Beginning in 2004, the Arimaa community held three annual tournaments: a World Championship (humans only), a Computer Championship (computers only), and the Arimaa Challenge (human vs. computer). After eleven years of human dominance, the 2015 challenge was won decisively by the computer (Sharp by David Wu).

Arimaa has won several awards including GAMES Magazine 2011 Best Abstract Strategy Game, Creative Child Magazine 2010 Strategy Game of the Year, and the 2010 Parents' Choice Approved Award.  It has also been the subject of several research papers.

Rules
Arimaa is played on an 8×8 board with four trap squares.  There are six kinds of pieces, ranging from elephant (strongest) to rabbit (weakest). Stronger pieces can push or pull weaker pieces, and stronger pieces freeze weaker pieces.  Pieces can be captured by dislodging them onto a trap square when they have no orthogonally adjacent  pieces.

The two players, Gold and Silver, each control sixteen pieces. These are, in order from strongest to weakest: one elephant (), one camel (), two horses (), two dogs (), two cats (), and eight rabbits . These may be represented by the king, queen, rooks, bishops, knights, and pawns respectively when one plays using a chess set.

Objective
The main object of the game is to move a rabbit of one's own color onto the home rank of the opponent, which is known as a goal.

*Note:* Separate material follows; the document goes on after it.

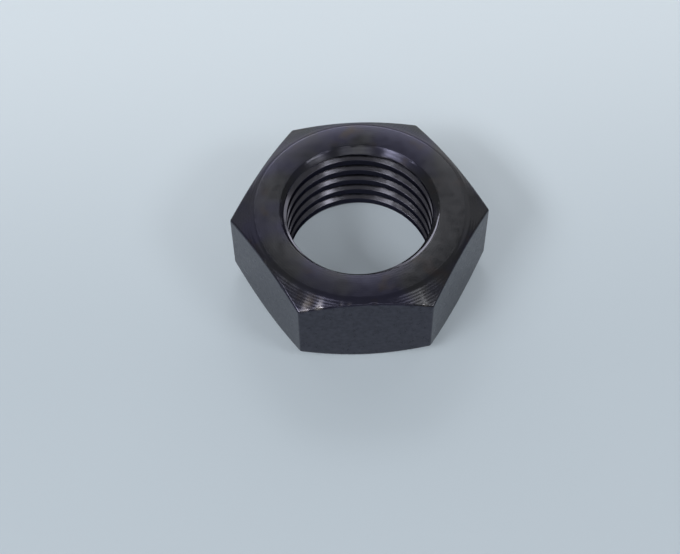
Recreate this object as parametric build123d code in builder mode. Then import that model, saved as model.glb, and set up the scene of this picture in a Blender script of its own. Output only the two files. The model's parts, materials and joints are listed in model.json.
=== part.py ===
"""Clutch hub nut: a plain hexagon nut for a hub shaft with a fine thread.

It is cut from hexagon bar, faced and coned on both ends, bored, countersunk and tapped.
The origin is the middle of the lower face, which seats on the hub, and +Z runs up along
the axis of the bore. Two of the six corners lie on the X axis, so one flat faces -Y.
"""

import os
from math import ceil, cos, pi, radians, tan

from build123d import *

os.makedirs("parts", exist_ok=True)

# The hexagon bar, with its corners as rounded as they come from the mill
across_flats = 17.0
corner_radius = 0.2
thickness = 7.5

# The cone turned on the corners at each end: the round face that it leaves, and how
# steeply it falls away from that face
upper_face_diameter = 16.15
upper_cone_angle = 27.0
lower_face_diameter = 16.15
lower_cone_angle = 33.0

# The right-hand thread, M12 of fine pitch. The hole is drilled so wide that the tap cuts
# about three quarters of the thread's full depth, which leaves broad crests. The start is
# the height of a groove's middle on the +X side.
screw_diameter = 12.0
pitch = 1.25
thread_angle = 60.0
thread_depth = 0.4 * pitch
root_width = pitch / 8
thread_start = 0.042

# The countersink at each mouth of the bore, which is a little wider than the screw so
# that the screw finds its way in
mouth_clearance = 0.05
countersink_angle = 45.0

# The turned section is drawn wider than the hexagon's corners, so that its rim cuts
# nothing and only the two cones reach the bar
side_count = 6
across_corners = across_flats / cos(pi / side_count)
rim_margin = 1.0
rim_radius = across_corners / 2 + rim_margin

screw_radius = screw_diameter / 2
bore_radius = screw_radius - thread_depth
mouth_radius = screw_radius + mouth_clearance
countersink_depth = (mouth_radius - bore_radius) / tan(radians(countersink_angle))
upper_face_radius = upper_face_diameter / 2
lower_face_radius = lower_face_diameter / 2
upper_cone_drop = (rim_radius - upper_face_radius) * tan(radians(upper_cone_angle))
lower_cone_rise = (rim_radius - lower_face_radius) * tan(radians(lower_cone_angle))

# The cutter reaches a little inwards past the bore's wall. Its one turn is repeated up
# the bore, from below the seat to above the upper face, so that no cut ends in the nut.
cutter_reach = 0.1 * pitch
cutter_radius = bore_radius - cutter_reach
cutter_width = root_width + 2 * (thread_depth + cutter_reach) * tan(radians(thread_angle / 2))
lowest_turn = thread_start - 2 * pitch
turn_count = ceil(thickness / pitch) + 3

with BuildPart() as groove_turn:
    with BuildLine():
        turn_path = Helix(pitch=pitch, height=pitch, radius=bore_radius)
    with BuildSketch(Plane.XZ):
        with BuildLine():
            Polyline(
                (cutter_radius, -cutter_width / 2),
                (screw_radius, -root_width / 2),
                (screw_radius, root_width / 2),
                (cutter_radius, cutter_width / 2),
                close=True,
            )
        make_face()
    sweep(path=turn_path, is_frenet=True)

with BuildPart() as hub_nut:
    with BuildSketch():
        RegularPolygon(across_flats / 2, side_count, major_radius=False)
    extrude(amount=thickness)
    fillet(hub_nut.edges().filter_by(Axis.Z), corner_radius)

    # Half of the turned section, from the bore out to the rim
    with BuildSketch(Plane.XZ):
        with BuildLine():
            Polyline(
                (mouth_radius, 0),
                (lower_face_radius, 0),
                (rim_radius, lower_cone_rise),
                (rim_radius, thickness - upper_cone_drop),
                (upper_face_radius, thickness),
                (mouth_radius, thickness),
                (bore_radius, thickness - countersink_depth),
                (bore_radius, countersink_depth),
                close=True,
            )
        make_face()
    revolve(axis=Axis.Z, mode=Mode.INTERSECT)

    with Locations([(0, 0, lowest_turn + turn * pitch) for turn in range(turn_count)]):
        add(groove_turn.part, mode=Mode.SUBTRACT)

hub_nut.part.label = "hub_nut"
export_step(hub_nut.part, "parts/hub_nut.step")
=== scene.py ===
"""A clutch hub nut in black oxide steel, on a pale table in soft window light.

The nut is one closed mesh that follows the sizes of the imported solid. To them it adds
what the eye catches on such a part: rounded edges, tool marks, a few nicks and stains.
"""

import json
from math import asin, atan, atan2, ceil, cos, exp, hypot, pi, radians, sin, sqrt, tan

import bpy
from mathutils import Matrix, Vector


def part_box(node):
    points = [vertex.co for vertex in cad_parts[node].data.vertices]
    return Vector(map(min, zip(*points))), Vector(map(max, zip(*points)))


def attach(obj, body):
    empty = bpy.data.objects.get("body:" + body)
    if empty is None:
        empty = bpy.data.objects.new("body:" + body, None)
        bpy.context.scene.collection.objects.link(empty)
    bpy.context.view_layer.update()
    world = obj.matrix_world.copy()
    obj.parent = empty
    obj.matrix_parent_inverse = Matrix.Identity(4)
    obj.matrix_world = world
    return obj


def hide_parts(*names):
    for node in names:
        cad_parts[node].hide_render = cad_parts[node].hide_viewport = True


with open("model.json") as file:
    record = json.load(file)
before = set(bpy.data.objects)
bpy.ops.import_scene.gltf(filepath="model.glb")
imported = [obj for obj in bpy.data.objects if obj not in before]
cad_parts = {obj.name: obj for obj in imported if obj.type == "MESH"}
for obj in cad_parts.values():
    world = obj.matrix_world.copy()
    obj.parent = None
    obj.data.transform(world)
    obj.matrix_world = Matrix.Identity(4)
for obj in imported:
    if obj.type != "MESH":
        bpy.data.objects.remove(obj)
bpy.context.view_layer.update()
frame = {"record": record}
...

Thus Gold wins by moving a gold rabbit to the eighth rank, and Silver wins by moving a silver rabbit to the first rank. However, because it is difficult to usher a rabbit to the goal line while the board is full of pieces, an intermediate objective is to capture opposing pieces by pushing or pulling them into the trap squares.

The game can also be won by capturing all of the opponent's rabbits (elimination) or by depriving the opponent of legal moves (immobilization). Compared to goal, these are uncommon.

Setup
The game begins with an empty board. Gold places the sixteen gold pieces in any configuration on the first and second ranks. Silver then places the sixteen silver pieces in any configuration on the seventh and eighth ranks. Diagram 1 shows one possible initial placement.

Movement
After the pieces are placed on the board, the players alternate turns, starting with Gold. A turn consists of making one to four steps. With each step a piece may move into an unoccupied square one space left, right, forward, or backward, except that rabbits may not step backward. The steps of a turn may be made by a single piece or distributed among several pieces in any order.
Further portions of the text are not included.